Negress poses the question: Black women are angry at black men. Are we justified in that anger? Yes. Is it entirely his doing? No. Look at America, for example, who distributes the drugs in Black community? White people. Who sells the guns? White people. Who creates poverty in Black community? White and Asian people.

Dr. Amos Wilson touched on this issue eloquently, “The key to understanding the relationship that Black-on-Black crime has to white supremacy and genocide is knowing the context in which the problem occurs. Too often people want to talk about the problems that exist in the Black community as if they are unconnected to everything else going on in the country
. This is a terrible mistake in analysis. You have to begin with the political and economic context in which a people exist in order to begin to understand their behaviour. When Blacks commit violence against other Blacks, they’re committing it within a certain political economic context. Violent acts are social acts. We may call them anti-social, but they are still social, whether anti- or pro-, which means that they have to do with the nature of relationships between people. That’s what we mean when we use the word social. If we are to understand the social relationship of Blacks to whites and to the social and political system in which we exist When we look at this system under which we exist as
Black people , we’ll see a connection between it and the kind of behaviour the Black community is undergoing at this particular time....
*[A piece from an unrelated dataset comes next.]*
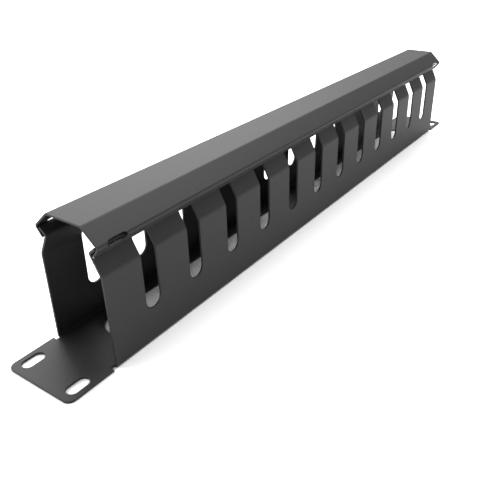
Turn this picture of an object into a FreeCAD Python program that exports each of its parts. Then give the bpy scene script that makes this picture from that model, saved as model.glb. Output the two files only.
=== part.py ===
"""Rack cable manager, one unit high: a comb-walled tray and a cover, each folded from one sheet.

X runs along the rack's width, Y across the trough and Z up from the face that meets the rack.
The origin is the middle of that face. Lengths are in millimetres, angles in degrees.
A section is a list of (y, z) points, which are the sharp corners of the sheet's outer face.
"""
import FreeCAD, Part

import math
import os

from FreeCAD import Vector

# Rack standard: ear to ear, one unit of height, and the gap between one unit's holes and the next's
EAR_SPAN = 482.6
RACK_UNIT_HEIGHT = 44.45
HOLE_PAIR_GAP = 12.7

# Ears
UNIT_MARGIN = 0.45
EAR_LENGTH = 29.7
EAR_CORNER_RADIUS = 4.0
EAR_SLOT_LENGTH = 12.4
EAR_SLOT_WIDTH = 6.4
EAR_SLOT_END_MARGIN = 4.1
BEND_RELIEF_WIDTH = 2.4

# Tray sheet and its folds
TRAY_SHEET = 1.2
TRAY_BEND_RADIUS = 0.6
WALL_SETBACK = 0.4
WALL_LEAN = 0.8
SHOULDER_HEIGHT = 50.3
NECK_INSET = 5.6
NECK_RISE = 10.7
HOOK_RISE_ANGLE = 40.0
HOOK_LENGTH = 4.6

# Comb slots, the same in both walls and open at the top
SLOT_COUNT = 12
FIRST_SLOT_INSET = 29.0
SLOT_WIDTH = 10.3
SLOT_FLOOR_HEIGHT = 19.2

# Long openings in the base, one on each side of a middle bridge
BRIDGE_LENGTH = 36.0
WINDOW_END_INSET = 16.6
WINDOW_SIDE_MARGIN = 9.8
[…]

We don’t think of crime as serving a social function. Some people’s negative behaviour serves the interest of other people. For instance, Black children dropping out of school serves the interests of other people’s children, who then don’t have Black people to compete against. Our dropping out becomes a service to those who then can enter the positions for which we are no longer in competition...
It’s important to understand how you actually create poverty in a people so that you can use their services. You strip them of everything; therefore, they become utterly dependent upon you, and you use their dependency
as a means of creating your own wealth and power.

Black people aren’t poor by accident. This serves the interest of somebody. The energy that we put into hurting each other is the energy that we can’t use to compete against other people. The stereotypes of Black-on-Black crime serve as a justification for other people to take advantage of us. But in a deeper sense, it serves to hide the criminality of whites...”

I think African women in the Diaspora need to change their approach towards their men and vice versa. As explained earlier in the above statement of Amos Wilson, these anti-African behaviours serve the interests of other people. We need to BUILD successful Black families, businesses and communities and without the Black man and his woman, it is IMPOSSIBLE FOR THAT to happen.

b) Disloyalty. It is impossible for Africans to date/marry other people and be loyal to themselves at the same.